The computational predictions in Extended Data Table 1 show that, on χ-Fe₅C₂, the overall barrier for H₂O formation (155 kJ mol⁻¹) is lower than the barrier for CO₂ formation (181 kJ mol⁻¹). This implies that H₂O formation is preferred on χ-Fe₅C₂ over CO₂ formation as the oxygen removal step. To verify this prediction based on the overall energy barrier under reaction conditions, we used microkinetic simulations based on DFT-based reaction energetics and found that oxygen removal reactions proceed primarily through the formation of H₂O (99.4% at 525 K) instead of CO₂ (0.6% at 525 K; Extended Data Fig. 1c). These simulations showing a very low CO₂ selectivity pertain to the zero-conversion limit and, thus, represent so-called primary CO₂ production. The microkinetic simulations also provide a deeper insight into the reaction mechanism including the interplay between the surface intermediates. In Extended Data Fig. 1d we show that, in addition to CO dissociation, oxygen removal and carbon hydrogenation (as part of the chain-growth mechanism) control the overall reaction rate.

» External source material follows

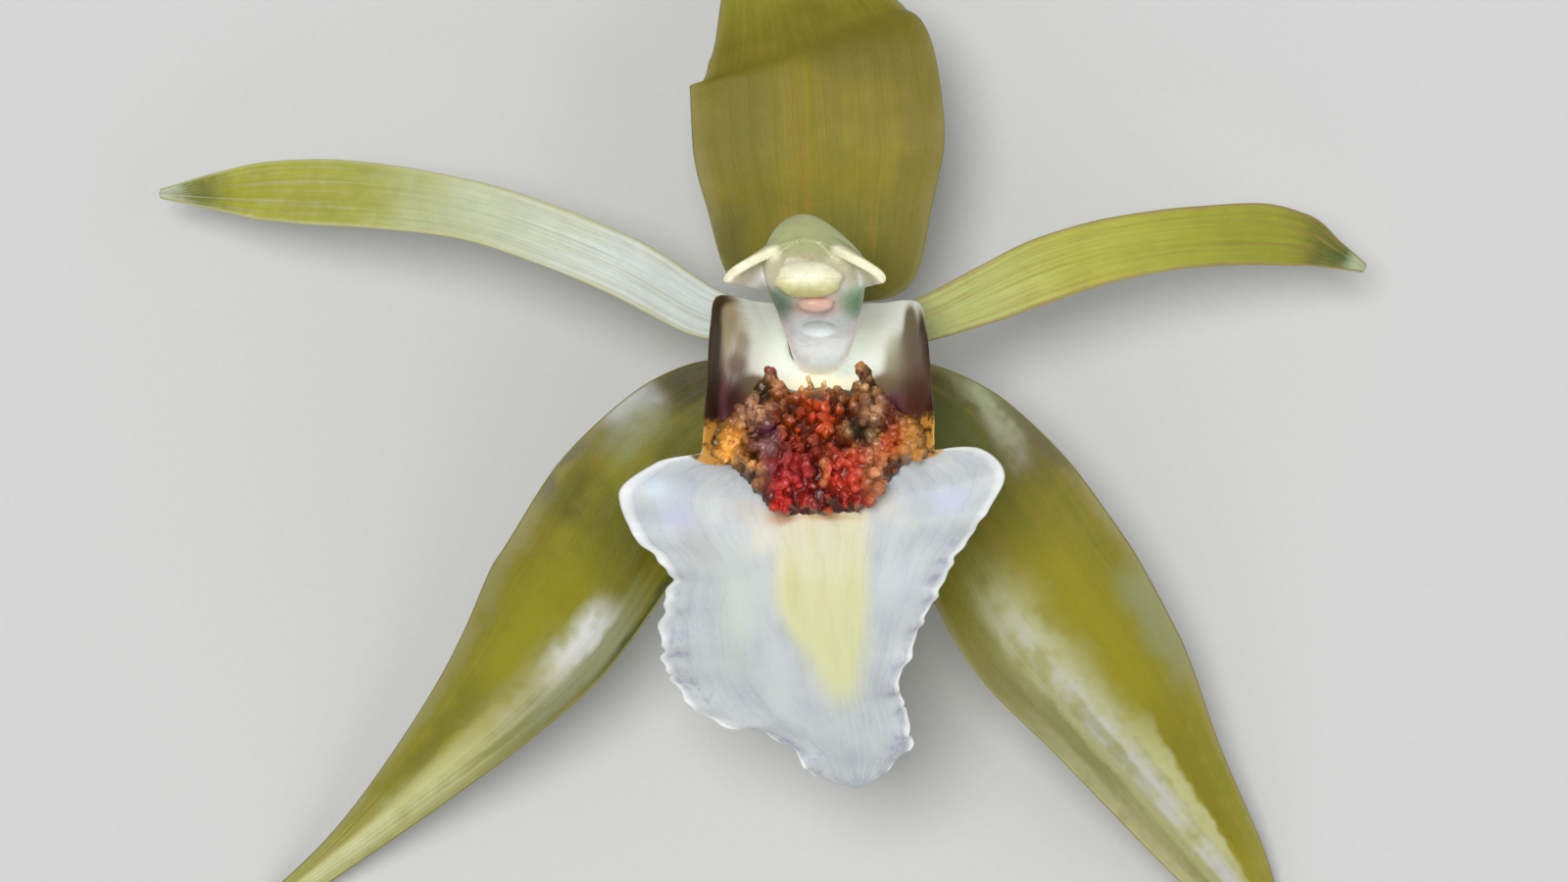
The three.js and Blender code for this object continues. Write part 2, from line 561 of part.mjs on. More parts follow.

These findings are in keeping with the periodic trends predicted in previous work⁴³.

Rietveld refinement XRD patterns

The results of Rietveld refinement of the XRD patterns using the Fullprof software are shown in Extended Data Fig. 7g. Rietveld refinement confirmed the phase purity of χ-Fe₅C₂ (no substantial contribution of other phases) with a goodness of fit of χ² = 7.58%, R_p = 18.7%, R_wp = 15.3% and R_exp = 5.6%. The space group and lattice parameters listed in Extended Data Fig. 7g are in good agreement with published data for χ-Fe₅C₂ (ref. ⁴⁵). The atomic positions of the specific sites for the χ-Fe₅C₂ structure are listed in Extended Data Fig. 7h. Note that the data were acquired in an in situ XRD reaction chamber under a nitrogen flow after obtaining the χ-Fe₅C₂ particles through the described synthesis method.